I was at a loss to guess the cause of this unusual haste. But I went as quickly as possible, and found all waiting for me at the Palace, where I was ushered at once into the presence of the King, who, surrounded by his ministers and a large court, was eagerly awaiting my arrival.
Without any of the usual preliminaries, His Majesty asked me if I had had any letter from Rangoon, Calcutta, or England. I replied that by the mail which had arrived on the previous night I had letters from all these places. "Did they tell you the great news?" he asked. I replied that my letters contained no important information whatever.
The King seemed astonished, and repeated his question in other forms. I could not make out what he meant, and assured him that my answer was quite accurate. So, still thinking that I was keeping back important news, he ordered a herald to read out loud, for the information of myself and others, a Burmese translation of a pamphlet of the "Battle of Dorking" series, entitled, "How the Russians took India."

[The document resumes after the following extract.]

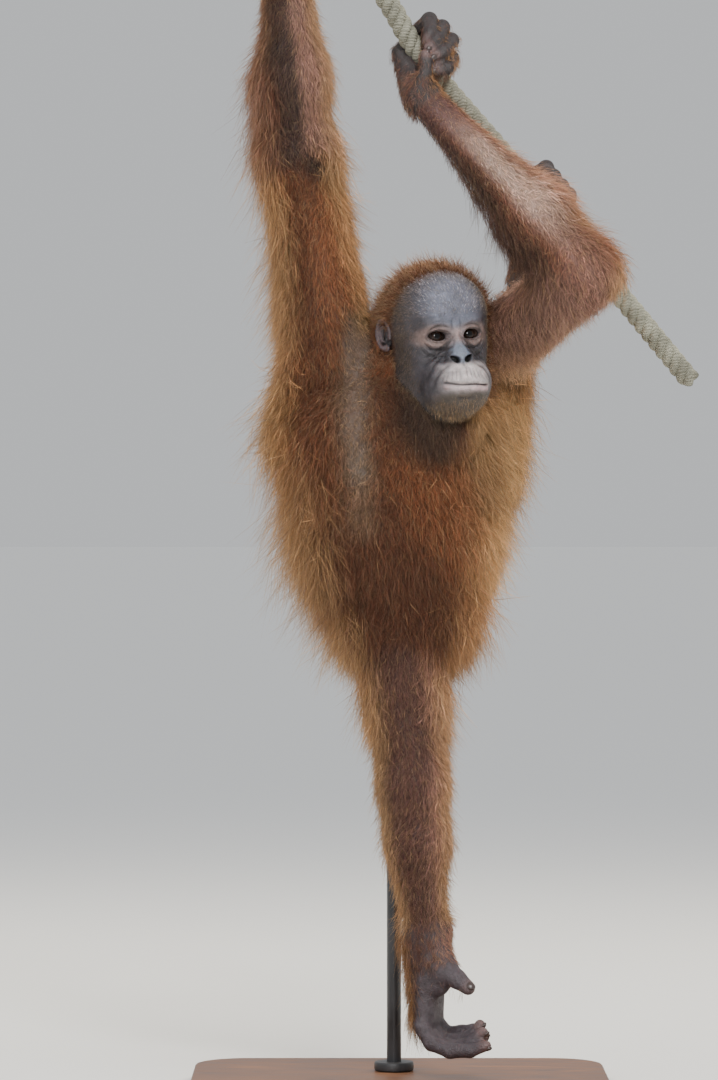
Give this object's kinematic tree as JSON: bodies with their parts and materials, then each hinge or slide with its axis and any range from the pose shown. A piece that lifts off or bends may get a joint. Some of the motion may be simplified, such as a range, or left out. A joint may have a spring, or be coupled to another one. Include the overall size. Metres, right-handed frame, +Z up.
{
  "type": "orangutan",
  "caption": "Young ape with a long shaggy coat, still and life-size, hanging by its long arms and one foot from a short length of rope, carried by a flat base and a rod.",
  "frame": {"origin": "middle of the underside of the stand's base", "axes": "+Z up, -Y towards the viewer whom the animal faces, +X to that viewer's right, which is the animal's left side"},
  "size_m": [0.563, 0.3954, 1.4387],
  "materials": {
    "coat": "long silky red-brown hair",
    "skin": "bare grey-brown skin",
    "eye": "wet dark brown",
    "rope": "weathered pale laid fibre",
    "stand_board": "matt black paint",
    "stand_metal": "matt black paint"
  },
  "bodies": {
    "root": {"torso": "coat", "neck": "coat", "head": "skin", "ear_right": "skin", "ear_left": "skin", "eye_right": "eye", "eye_left": "eye", "upper_arm_right": "coat", "forearm_right": "coat", "hand_right": "skin", "upper_arm_left": "coat", "forearm_left": "coat", "hand_left": "skin", "thigh_right": "coat", "shin_right": "coat", "foot_right": "skin", "thigh_left": "coat", "shin_left": "coat", "foot_left": "skin", "rope": "rope", "stand_base": "stand_board", "stand_collar": "stand_metal", "stand_rod": "stand_metal"}
  },
  "joints": []
}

I listened with interest and amusement, the King, with his binoculars, watching my face the whole time. When the reading was finished, His Majesty, with great satisfaction, said to me, "There, English Priest, what do you say to that?"
I told him that I had some weeks previously read that pamphlet, which was not history, but only a parable to warn England what might possibly happen unless due precautions were taken.
The King was incredulous, and said that he knew that English people never confessed to having been defeated. I told him to ask his French and Italian dependents, who, to gain his favour, had given him the pamphlet, whether what I had said of it was not true.
They, of course, were obliged to say that I was right. "Then," said the King, "I have been deceived and made a fool of;" and he hastily rose up and quitted the hall in great anger. People who had petitions to present to him that day were very unfortunate!
I have made this long digression in order that my readers may have some idea of the state of things in the Kingdom of Burma when, in the Providence of God, I was called upon to begin our Church's Mission in that country.